• [TASK TO CARRY OUT]: Print out the material that follows word for word.

>>

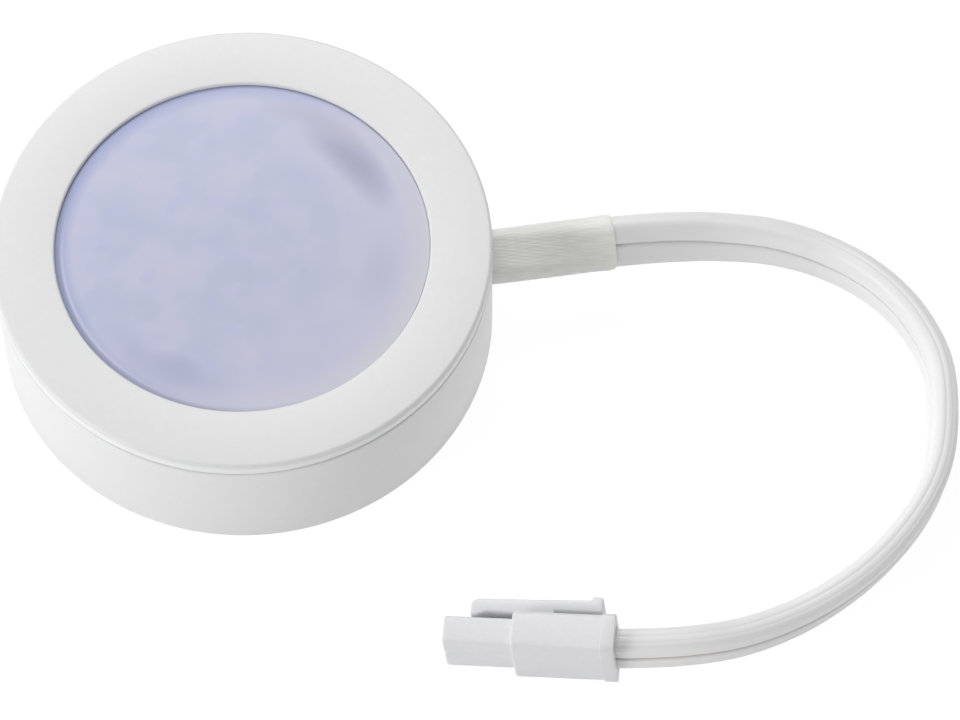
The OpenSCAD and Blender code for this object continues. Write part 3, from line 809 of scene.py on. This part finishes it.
def arc_patch(tree, radius, azimuth, r, half_width, middle, half_angle):
    """1 in the middle of a patch along an arc and 0 outside it, with sizes in mm and angles in degrees."""
    off = add(tree, MATH, {"operation": "SUBTRACT", 0: radius, 1: r})
    across = add(tree, MATH, {"operation": "DIVIDE", 0: off, 1: half_width})
    turn = add(tree, MATH, {"operation": "SUBTRACT", 0: azimuth, 1: math.radians(middle)})
    short_turn = add(tree, MATH, {"operation": "WRAP", 0: turn, 1: math.pi, 2: -math.pi})
    along = add(tree, MATH, {"operation": "DIVIDE", 0: short_turn, 1: math.radians(half_angle)})
    across_2 = add(tree, MATH, {"operation": "MULTIPLY", 0: across, 1: across})
    along_2 = add(tree, MATH, {"operation": "MULTIPLY", 0: along, 1: along})
    both = add(tree, MATH, {"operation": "ADD", 0: across_2, 1: along_2})
    inside = add(tree, MATH, {"operation": "SUBTRACT", "use_clamp": True, 0: 1.0, 1: both})
    return add(tree, MATH, {"operation": "POWER", 0: inside, 1: PATCH_FADE})


def rise(tree, length, start, end):
    """0 where length is at most start and 1 where it is at least end, all in mm."""
    past = add(tree, MATH, {"operation": "SUBTRACT", 0: length, 1: start})
    return add(tree, MATH, {"operation": "DIVIDE", "use_clamp": True, 0: past, 1: end - start})


def facing(tree, azimuth, side):
    """1 on the side that lies at an azimuth of side degrees, falling to 0 on the opposite one."""
    turn = add(tree, MATH, {"operation": "SUBTRACT", 0: azimuth, 1: math.radians(side)})
    towards = add(tree, MATH, {"operation": "COSINE", 0: turn})
    share = add(tree, MATH, {"operation": "MULTIPLY_ADD", 0: towards, 1: 0.5, 2: 0.5})
    return add(tree, MATH, {"operation": "POWER", 0: share, 1: SIDE_FADE})


# %% [markdown]
# The bezel is die-cast metal with a satin white powder coat. The powder melts into a film with a very slight
# orange peel about a millimetre across, which breaks up the highlight without being seen as bumps. The narrow
# land between the rim's two edges is painted whiter. This painted light stands in for the light that a rim
# side drafted to face upward would catch.

# %% Powder coat
# The painted light band's lower and upper border, each from where it starts to where it is full.
PAINTED_LIGHT_LOW = (18.9, 19.2)
PAINTED_LIGHT_HIGH = (20.2, 20.5)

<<

• [COMPLETED EXERCISE]:
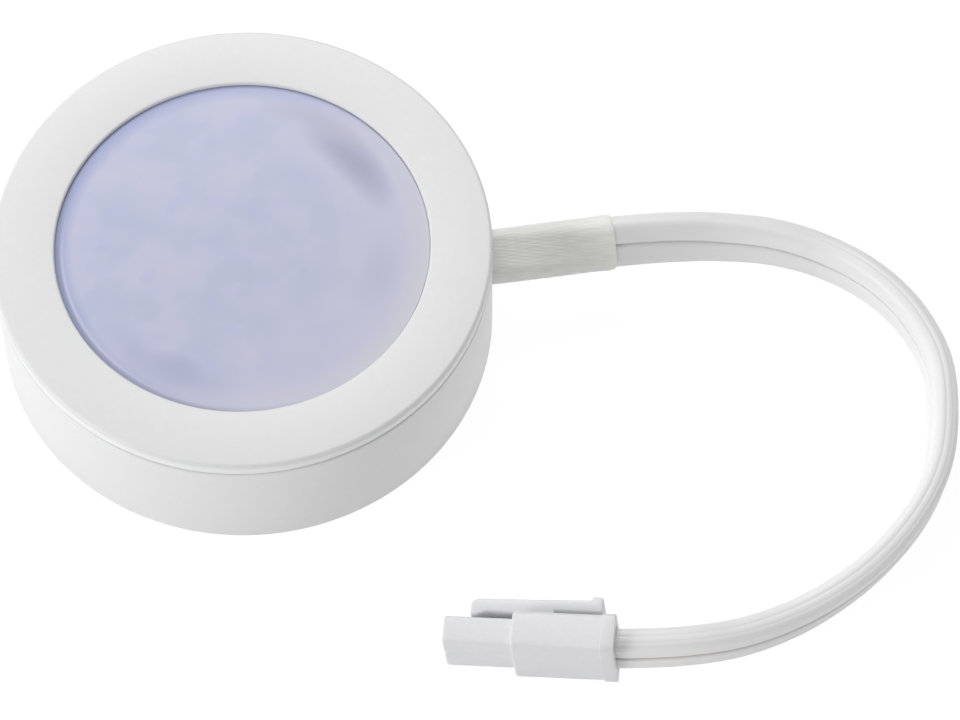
The OpenSCAD and Blender code for this object continues. Write part 3, from line 809 of scene.py on. This part finishes it.
def arc_patch(tree, radius, azimuth, r, half_width, middle, half_angle):
    """1 in the middle of a patch along an arc and 0 outside it, with sizes in mm and angles in degrees."""
    off = add(tree, MATH, {"operation": "SUBTRACT", 0: radius, 1: r})
    across = add(tree, MATH, {"operation": "DIVIDE", 0: off, 1: half_width})
    turn = add(tree, MATH, {"operation": "SUBTRACT", 0: azimuth, 1: math.radians(middle)})
    short_turn = add(tree, MATH, {"operation": "WRAP", 0: turn, 1: math.pi, 2: -math.pi})
    along = add(tree, MATH, {"operation": "DIVIDE", 0: short_turn, 1: math.radians(half_angle)})
    across_2 = add(tree, MATH, {"operation": "MULTIPLY", 0: across, 1: across})
    along_2 = add(tree, MATH, {"operation": "MULTIPLY", 0: along, 1: along})
    both = add(tree, MATH, {"operation": "ADD", 0: across_2, 1: along_2})
    inside = add(tree, MATH, {"operation": "SUBTRACT", "use_clamp": True, 0: 1.0, 1: both})
    return add(tree, MATH, {"operation": "POWER", 0: inside, 1: PATCH_FADE})


def rise(tree, length, start, end):
    """0 where length is at most start and 1 where it is at least end, all in mm."""
    past = add(tree, MATH, {"operation": "SUBTRACT", 0: length, 1: start})
    return add(tree, MATH, {"operation": "DIVIDE", "use_clamp": True, 0: past, 1: end - start})


def facing(tree, azimuth, side):
    """1 on the side that lies at an azimuth of side degrees, falling to 0 on the opposite one."""
    turn = add(tree, MATH, {"operation": "SUBTRACT", 0: azimuth, 1: math.radians(side)})
    towards = add(tree, MATH, {"operation": "COSINE", 0: turn})
    share = add(tree, MATH, {"operation": "MULTIPLY_ADD", 0: towards, 1: 0.5, 2: 0.5})
    return add(tree, MATH, {"operation": "POWER", 0: share, 1: SIDE_FADE})


# %% [markdown]
# The bezel is die-cast metal with a satin white powder coat. The powder melts into a film with a very slight
# orange peel about a millimetre across, which breaks up the highlight without being seen as bumps. The narrow
# land between the rim's two edges is painted whiter. This painted light stands in for the light that a rim
# side drafted to face upward would catch.

# %% Powder coat
# The painted light band's lower and upper border, each from where it starts to where it is full.
PAINTED_LIGHT_LOW = (18.9, 19.2)
PAINTED_LIGHT_HIGH = (20.2, 20.5)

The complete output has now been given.